* [WHAT TO PRODUCE]: From the records below, copy out exactly the lines from the one containing "LEGEND_THICK, opal, button)" to the one containing "if empty is", both included. Add nothing else.

* [ENTRIES SHOWN]:
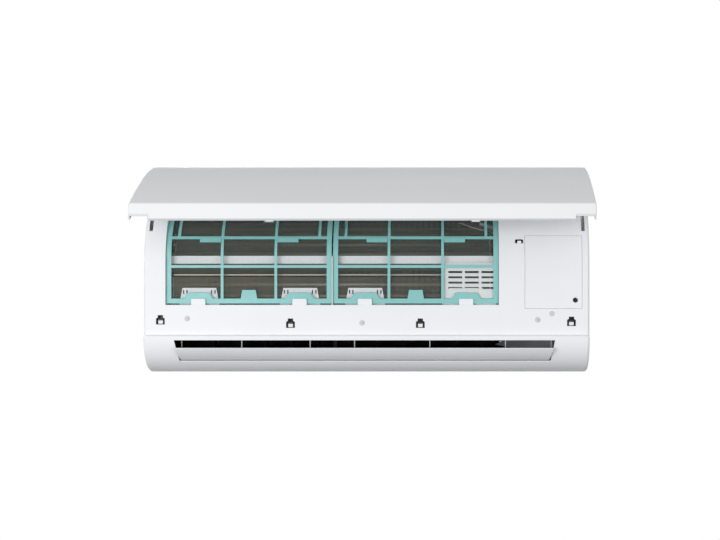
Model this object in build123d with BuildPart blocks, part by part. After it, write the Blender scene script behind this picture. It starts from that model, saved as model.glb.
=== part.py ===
"""Wall-mounted indoor unit of a small split air conditioner, with its front panel raised.

Axes: X runs along the unit, -Y is forward out of the wall, +Z is up, all in millimetres.
The origin lies on the wall, at the middle of the wall plate's screw pattern.
Side outlines are drawn as (forward, up): distance out from the wall, and height above mid-height.
"""

import os
from math import acos, atan2, cos, degrees, hypot, radians, sin, tan

from build123d import *

# ---------------------------------------------------------------- overall size
width = 722.0
height = 290.0
depth = 176.0  # from the wall to the casing's nose, without the panel
wall = 2.5
gap = 0.4  # between pieces that seat against each other
mid = height / 2
left_end = -width / 2
right_end = width / 2

# ---------------------------------------------------------------- casing outline
casing_back = 4.0
seam_step = 5.0
seam_rise = 2.0
foot_bevel = 12.0
casing_face = depth - seam_step  # how far the face under the panel stands out from the wall
lower_radius = 64.0
lower_start = depth - lower_radius
face_radius = 150.0
face_turn = 35.0
crest_radius = 65.0
side_round = 5.0

# ---------------------------------------------------------------- filter window
window_left = left_end + 35.5
window_right = right_end - 147.0
window_sill = 114.0
window_head = 262.0
rim_wall = 2.0
rim_depth = 16.0
intake_left = window_left + 10.5
intake_right = window_right - 9.0
intake_back = 16.0
intake_front = 84.0
intake_columns = 26
intake_rows = 4
intake_bar = 2.0

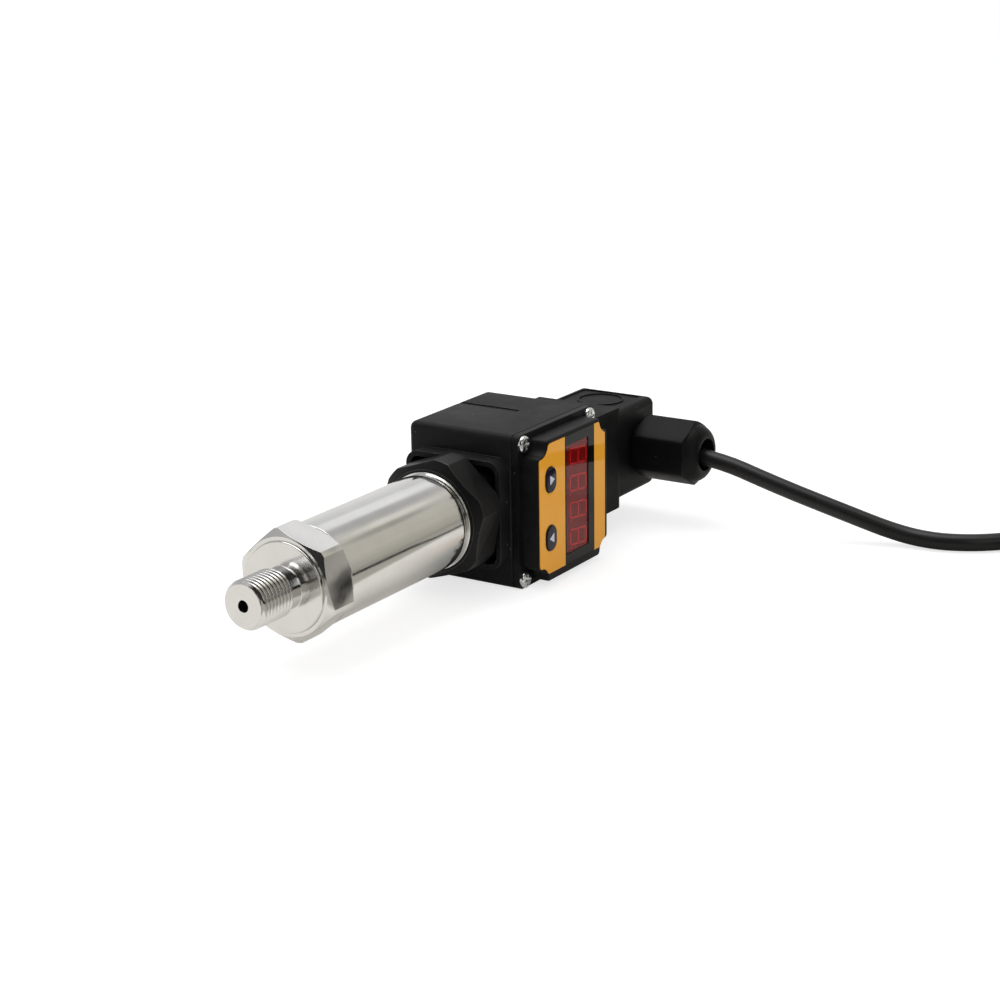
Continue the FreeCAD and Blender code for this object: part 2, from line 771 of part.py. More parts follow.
def lid_seal():
    """Thin frame seal between the housing's edge and the lid's rim."""
    half_x, half_z = module_length / 2 - lid_seal_inset, module_width / 2 - lid_seal_inset
    inner_x, inner_z = half_x - lid_seal_width, half_z - lid_seal_width
    frame = rounded_box(module_middle - half_x, module_middle + half_x, lid_inner, housing_front,
                        -half_z, half_z, Y_DIR, module_edge_rounding - lid_seal_inset)
    y0, y1 = lid_inner - past, housing_front + past
    frame = frame.cut(box(module_middle - inner_x, module_middle + inner_x, y0, y1, -inner_z, inner_z))
    for x, z in screw_places:
        frame = frame.cut(post(lid_screw_diameter / 2 + assembly_gap, y0, y1, x, z))
    return frame


def lid_screws():
    """Four pan-head screws in the lid's corners."""
    screws, top = [], lid_face - lid_screw_head_height
    for x, z in screw_places:
        head = post(lid_screw_head / 2, top, lid_face, x, z)
        head = rounded(head, lid_screw_head_rounding, lambda edge: edge.CenterOfMass.y < top + 1e-6)
        screws.append(joined(head, post(lid_screw_diameter / 2, lid_face, lid_screw_tip, x, z)))
    return group(screws)


def control_board():
    """Circuit board at the rear of the module."""
    half_x, half_z = control_board_length / 2, control_board_width / 2
    return box(module_middle - half_x, module_middle + half_x, control_board_front,
               control_board_front + board_thickness, -half_z, half_z)


def control_parts():
    """Processor, capacitors and choke on the control board."""
    front, x, half_chip, half_choke = control_board_front, module_middle, processor_side / 2, choke_side / 2
    processor = box(x - half_chip, x + half_chip, front - chip_height, front,
                    processor_z - half_chip, processor_z + half_chip)
    choke = box(x + choke_shift_x - half_choke, x + choke_shift_x + half_choke, front - choke_height, front,
                choke_z - half_choke, choke_z + half_choke)
    capacitors = [post(control_capacitor_diameter / 2, front - control_capacitor_height, front,
                       x + side * control_capacitor_shift_x, processor_z) for side in (-1, 1)]
    return group([processor, choke, *capacitors])


def board_header():
    """Pin header that joins the display board and the control board."""
    rear, front, z = display_board_front + board_thickness, control_board_front, header_middle_z
    half_pin, half_bar = header_pin_side / 2, header_bar_height / 2
    xs = row(header_pin_count, header_pin_pitch, module_middle + header_shift_x)
    bars = [box(xs[0] - half_bar, xs[-1] + half_bar, y, y + header_bar_height, z - half_bar, z + half_bar)
            for y in (rear, front - header_bar_height)]
    pins = [box(x - half_pin, x + half_pin, rear + past, front - past, z - half_pin, z + half_pin)
            for x in xs]
    return joined(bars[0], bars[1], *pins)


def contact_block(y, z, x0, x1, grow=0.0):
    """The outline of one socket, lying like its blade."""
    half_wide, half_thin = contact_width / 2 + grow, contact_depth / 2 + grow
    half_y, half_z = (half_wide, half_thin) if abs(z) > abs(y) else (half_thin, half_wide)
    return box(x0, x1, y - half_y, y + half_y, z - half_z, z + half_z)


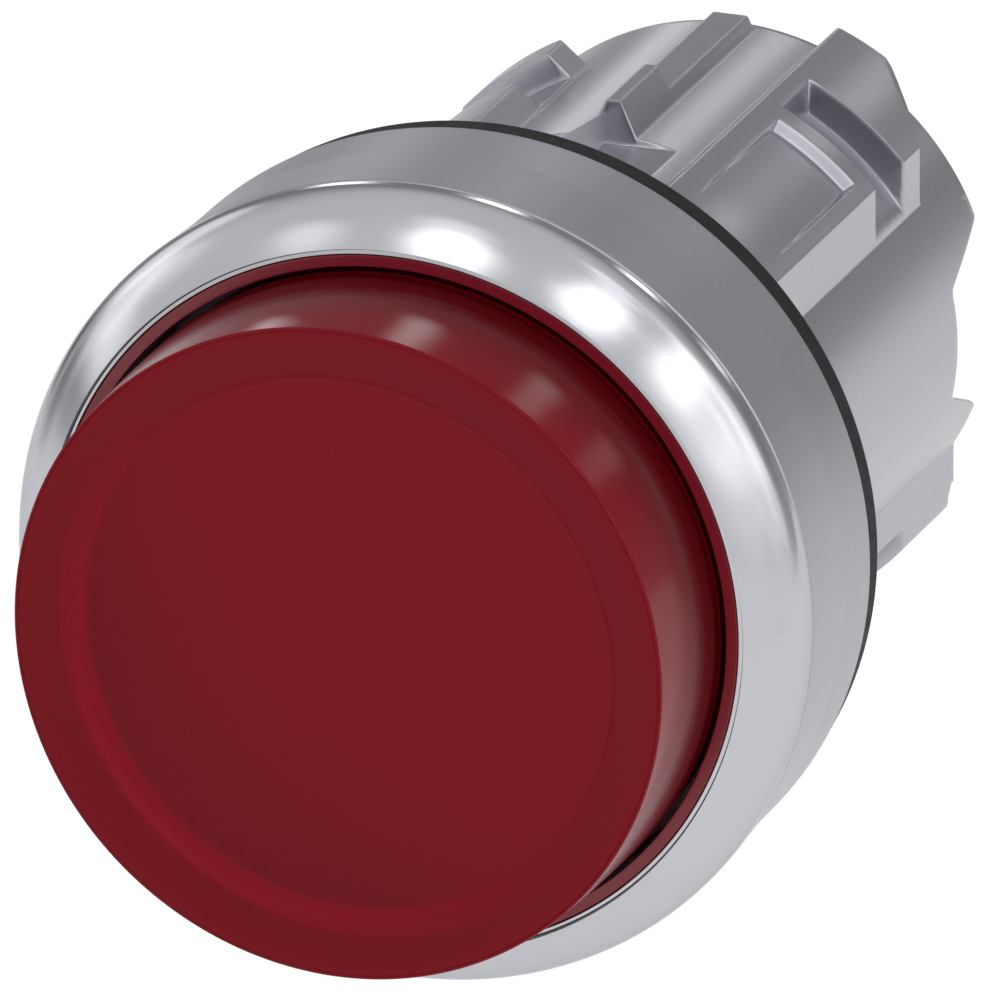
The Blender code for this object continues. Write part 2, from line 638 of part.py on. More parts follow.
def build():
    for obj in list(bpy.data.objects):
        bpy.data.objects.remove(obj)

    cast = material("satin_cast_metal", (0.30, 0.30, 0.32), 0.38, metallic=1.0)
    chrome = material("chrome", (0.78, 0.78, 0.80), 0.12, metallic=1.0)
    red_lens = material("red_translucent", (0.20, 0.008, 0.014), 0.38, transmission=0.25)
    rubber = material("black_rubber", (0.02, 0.021, 0.022), 0.65)
    acetal = material("white_acetal", (0.70, 0.70, 0.68), 0.45)
    black_plastic = material("black_plastic", (0.03, 0.03, 0.032), 0.5)
    opal = material("opal_plastic", (0.80, 0.80, 0.78), 0.5, transmission=0.3)
    clear = material("clear_plastic", (0.85, 0.87, 0.88), 0.1, transmission=0.9)
    steel = material("spring_steel", (0.45, 0.45, 0.46), 0.3, metallic=1.0)

    scene = bpy.context.scene.collection
    button = bpy.data.objects.new("button_slide", None)
    scene.objects.link(button)

    housing_part(cast, None)
    bezel_ring(chrome, None)
    lens_collar(red_lens, None)
    round_seal("bezel_seal", BEZEL_SEAL, rubber, None)
    panel_gasket(rubber, None)
    ring("stop_ring", STOP_RING_R, STOP_RING_Y, rubber, None)
    wiper_seal(rubber, None)
    ring("front_bush", BUSH_R, FRONT_BUSH_Y, black_plastic, None)
    ring("spring_washer", WASHER_R, WASHER_Y, steel, None)
    rear_bush(black_plastic, None)
    open_ring("retaining_ring", RETAINER_R, RETAINER_Y, RETAINER_GAP_DEG, steel, None)
    return_spring(steel, None)

    legend_y = LENS_INNER_Y + GAP
    diffuser_y = legend_y + LEGEND_THICK + GAP
    lens_cap(red_lens, button)
    disc("legend_disc", legend_y, LEGEND_THICK, opal, button)
    disc("diffuser_disc", diffuser_y, DIFFUSER_THICK, opal, button)
    round_seal("lens_seal", LENS_SEAL, rubber, button)
    button_carrier(acetal, button)
    open_ring("carrier_clip", CLIP_R, CLIP_Y, CLIP_GAP_DEG, steel, button, steps=24)
    light_guide(clear, button)
    plunger(acetal, button)
    pusher_ring(black_plastic, button)


build()
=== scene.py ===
"""Looks of the illuminated raised push button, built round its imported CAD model.

The button's axis is Y, the front faces -Y and the key rib stands at 12 o'clock, +Z. Lengths in
this file are millimetres and angles are degrees clockwise from +Z as seen from the front, except
where a name or a comment says otherwise. Every piece is a closed mesh. All but the thin gusset are
made of outlines set round the axis.
"""
import math

import bmesh
import bpy
import numpy as np
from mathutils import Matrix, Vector


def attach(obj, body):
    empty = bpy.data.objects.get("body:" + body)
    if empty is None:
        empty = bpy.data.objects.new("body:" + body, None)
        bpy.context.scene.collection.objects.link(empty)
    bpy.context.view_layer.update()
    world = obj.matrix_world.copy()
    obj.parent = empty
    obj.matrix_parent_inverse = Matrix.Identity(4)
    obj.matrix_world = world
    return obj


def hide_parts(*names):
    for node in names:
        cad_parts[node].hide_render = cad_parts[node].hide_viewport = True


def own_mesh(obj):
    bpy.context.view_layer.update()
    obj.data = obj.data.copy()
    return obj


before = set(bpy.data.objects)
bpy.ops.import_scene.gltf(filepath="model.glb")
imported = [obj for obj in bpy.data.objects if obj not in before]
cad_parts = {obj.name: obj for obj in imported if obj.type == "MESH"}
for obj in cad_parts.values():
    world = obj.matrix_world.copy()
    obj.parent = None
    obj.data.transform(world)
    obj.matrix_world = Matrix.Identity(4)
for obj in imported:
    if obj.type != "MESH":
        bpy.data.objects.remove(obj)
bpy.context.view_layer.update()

MM = 0.001

# Columns round the axis, points round a cord and round the spring's wire, and steps in a spring's turn
ROUND_COLUMNS = 240
SMALL_COLUMNS = 128
OPEN_RING_COLUMNS = 180
CORD_POINTS = 20
WIRE_POINTS = 14
TURN_STEPS = 60

# Edges sharper than this, in radians, are shaded as edges
SHARP_ANGLE = math.radians(32)

# Least sine or cosine that a distance is divided by
LEAST_SHARE = 0.05

# Widening of an open ring's ends: angle that the lug takes, and over which it fades
LUG_DEG = 9.0
LUG_FADE_DEG = 6.0

# Lens cap
LENS_FRONT_Y = -16.15
LENS_FRONT_R = 12.07
LENS_BASE_R = 12.18
LENS_BASE_Y = -10.25
LENS_SIDE_R = 12.14
LENS_SIDE_Y = -14.0
LENS_NECK_R = 12.0
LENS_REAR_Y = -8.2
LENS_INNER_R = 11.15
LENS_INNER_Y = -14.9
LENS_RIM_R = 11.7
DISH_EDGE = (10.25, -15.80)
DISH_FLOOR_R = 9.9
DISH_FLOOR_Y = -15.5

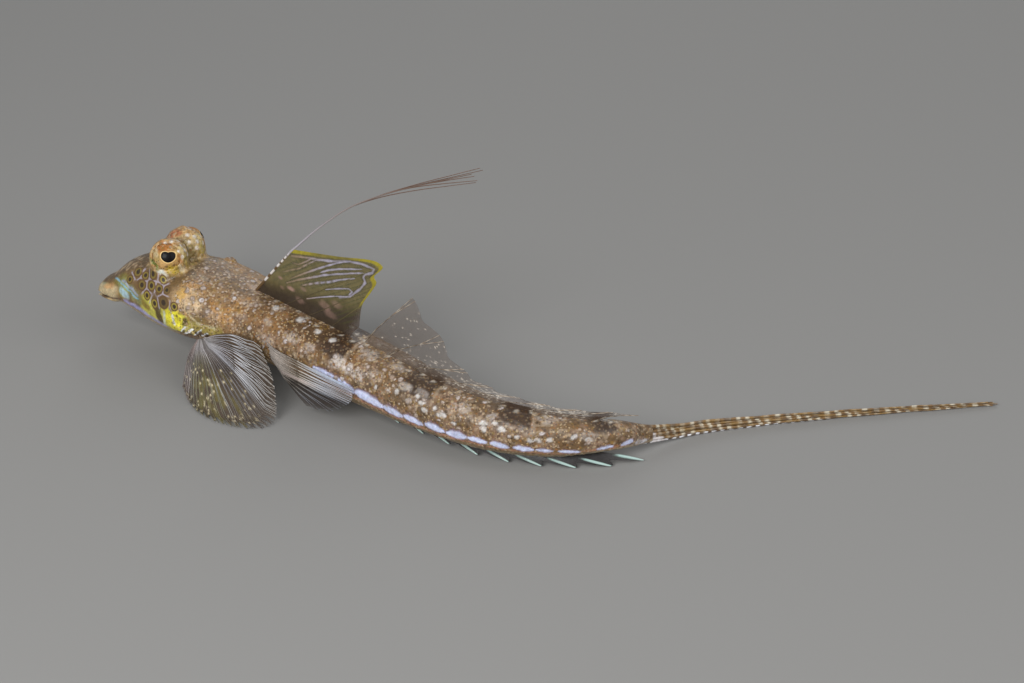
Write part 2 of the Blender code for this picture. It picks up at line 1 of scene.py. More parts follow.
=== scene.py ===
# %% [markdown]
# # A dragonet at rest
# A dragonet is a small bottom-living sea fish: a low wedge of a head with its eyes on
# top, a long tapering body, and big fins on which it rests.  This lesson dresses its
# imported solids, which give the true outline and size.  It could be sculpted by hand;
# here everything is built from tables and simple rules, so that each measure can be read,
# changed and run again.  The solids are loaded first, as a fixed frame that every piece
# has to fit.

# %% Load the frame
import json
import bpy
import bmesh
import numpy as np
from math import pi, radians
from mathutils import Matrix, Vector

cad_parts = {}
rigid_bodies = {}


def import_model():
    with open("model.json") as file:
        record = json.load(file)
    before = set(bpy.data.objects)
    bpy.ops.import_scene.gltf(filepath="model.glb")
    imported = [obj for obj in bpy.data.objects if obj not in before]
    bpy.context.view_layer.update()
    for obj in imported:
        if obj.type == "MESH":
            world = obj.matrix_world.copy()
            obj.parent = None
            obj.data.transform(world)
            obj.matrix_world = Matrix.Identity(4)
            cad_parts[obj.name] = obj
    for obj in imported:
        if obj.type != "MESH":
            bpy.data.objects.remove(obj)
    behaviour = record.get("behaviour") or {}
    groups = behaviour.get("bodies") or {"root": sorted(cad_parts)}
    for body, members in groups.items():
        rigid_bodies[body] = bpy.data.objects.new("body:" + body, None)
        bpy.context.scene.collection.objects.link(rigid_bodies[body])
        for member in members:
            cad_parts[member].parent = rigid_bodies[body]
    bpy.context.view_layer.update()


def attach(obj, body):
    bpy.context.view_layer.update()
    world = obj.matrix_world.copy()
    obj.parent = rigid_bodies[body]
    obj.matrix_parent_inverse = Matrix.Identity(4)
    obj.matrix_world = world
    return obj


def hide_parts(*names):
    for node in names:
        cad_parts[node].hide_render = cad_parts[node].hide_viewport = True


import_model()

MM = 0.001
SEED = 7

# %% [markdown]
# ## The bent axis
# The resting fish lies in a shallow bend.  It could be modelled straight and bent by a
# modifier, but then its markings and fins would have to be bent as well.  So every place
# is given as a station (the distance along the axis in millimetres), a side and a height
# above the axis, and one function turns these into a place in the world.  The tables are
# those of the solids, with only the end of the stalk drawn out finer, so what is placed
# by them sits where the solids sit.

# %% Smooth tables
def through(table):
    """A smooth curve through a table of (station, value)."""
    stations = np.array([row[0] for row in table], float)
    values = np.array([row[1] for row in table], float)
    slopes = np.gradient(values, stations)

    def curve(x):
        x = np.clip(np.asarray(x, float), stations[0], stations[-1])
        i = np.clip(np.searchsorted(stations, x, side="right") - 1, 0, len(stations) - 2)
        step = stations[i + 1] - stations[i]
        t = (x - stations[i]) / step
        start = ((2 * t ** 3 - 3 * t ** 2 + 1) * values[i]
                 + (t ** 3 - 2 * t ** 2 + t) * step * slopes[i])
        end = ((3 * t ** 2 - 2 * t ** 3) * values[i + 1]
               + (t ** 3 - t ** 2) * step * slopes[i + 1])
        return start + end
    return curve


def step_up(x, low, high):
    """0 below low, 1 above high, smooth between."""
    t = np.clip((np.asarray(x, float) - low) / (high - low), 0, 1)
    return t * t * (3 - 2 * t)


print("half way up a smooth step:", float(step_up(0.5, 0, 1)))

# %% The axis and the body's sections
SNOUT = (-69.5, 21.8)
AXIS_TURN = ((0, -14), (8, -20), (16, -27), (24, -33), (32, -38.5), (40, -39), (50, -38.5),
             (60, -41.5), (70, -33.5), (80, -15), (90, 8), (96, 27), (102, 36), (110, 22.5),
             (118, 13), (125, 11.5), (140, 9.5), (160, 8.5))
AXIS_HEIGHT = ((0, 7.9), (3, 8.6), (5, 9.1), (8, 9.5), (12, 9.7), (21, 9.8), (30, 9.2), (46, 7.6),
               (58, 6.7), (70, 6.0), (84, 5.2), (95, 4.3), (100, 3.0), (105, 1.9), (112, 1.2),
               (125, 0.85), (140, 0.65), (160, 0.35))
HALF_WIDTH = ((0, 1.2), (1, 2.1), (3, 2.9), (5, 3.7), (8, 5.0), (12, 6.5), (16, 7.7), (20, 8.4),
              (24, 8.1), (29, 7.2), (36, 6.5), (45, 6.0), (52, 5.6), (59, 5.1), (68, 4.5),
              (75, 4.1), (81, 3.7), (87, 3.2), (92, 2.5), (96, 1.75), (99, 0.9), (102, 0.4))
RISE = ((0, 0.9), (1, 1.7), (3, 2.6), (5, 3.9), (8, 5.2), (12, 5.8), (16, 5.6), (20, 5.3),
        (24, 4.9), (29, 4.5), (36, 4.5), (45, 4.6), (52, 4.5), (59, 4.3), (68, 3.9), (75, 3.7),
        (81, 3.4), (87, 2.9), (92, 2.4), (96, 2.1), (99, 1.75), (102, 1.35))
DROP = ((0, 0.8), (1, 1.2), (3, 1.8), (5, 2.1), (8, 3.4), (12, 4.7), (16, 5.1), (20, 5.2),
        (24, 4.9), (29, 4.5), (36, 4.4), (45, 4.5), (52, 4.4), (59, 4.2), (68, 3.8), (75, 3.6),
        (81, 3.3), (87, 2.8), (92, 2.3), (96, 2.0), (99, 1.6), (102, 1.2))
ROUND_BACK = 2.2         # powers of the sections' curves: 2 is an ellipse, more is squarer
ROUND_BELLY = 2.7
STALK_END = 95.0         # the last station of flesh in the solids, and the tail fin's tip
TAIL_TIP = 157.5

turn_at = through(AXIS_TURN)
height_at = through(AXIS_HEIGHT)
half_width = through(HALF_WIDTH)
rise = through(RISE)
drop = through(DROP)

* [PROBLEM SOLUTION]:
    disc("legend_disc", legend_y, LEGEND_THICK, opal, button)
    disc("diffuser_disc", diffuser_y, DIFFUSER_THICK, opal, button)
    round_seal("lens_seal", LENS_SEAL, rubber, button)
    button_carrier(acetal, button)
    open_ring("carrier_clip", CLIP_R, CLIP_Y, CLIP_GAP_DEG, steel, button, steps=24)
    light_guide(clear, button)
    plunger(acetal, button)
    pusher_ring(black_plastic, button)


build()
=== scene.py ===
"""Looks of the illuminated raised push button, built round its imported CAD model.

The button's axis is Y, the front faces -Y and the key rib stands at 12 o'clock, +Z. Lengths in
this file are millimetres and angles are degrees clockwise from +Z as seen from the front, except
where a name or a comment says otherwise. Every piece is a closed mesh. All but the thin gusset are
made of outlines set round the axis.
"""
import math

import bmesh
import bpy
import numpy as np
from mathutils import Matrix, Vector


def attach(obj, body):
    empty = bpy.data.objects.get("body:" + body)
    if empty is None:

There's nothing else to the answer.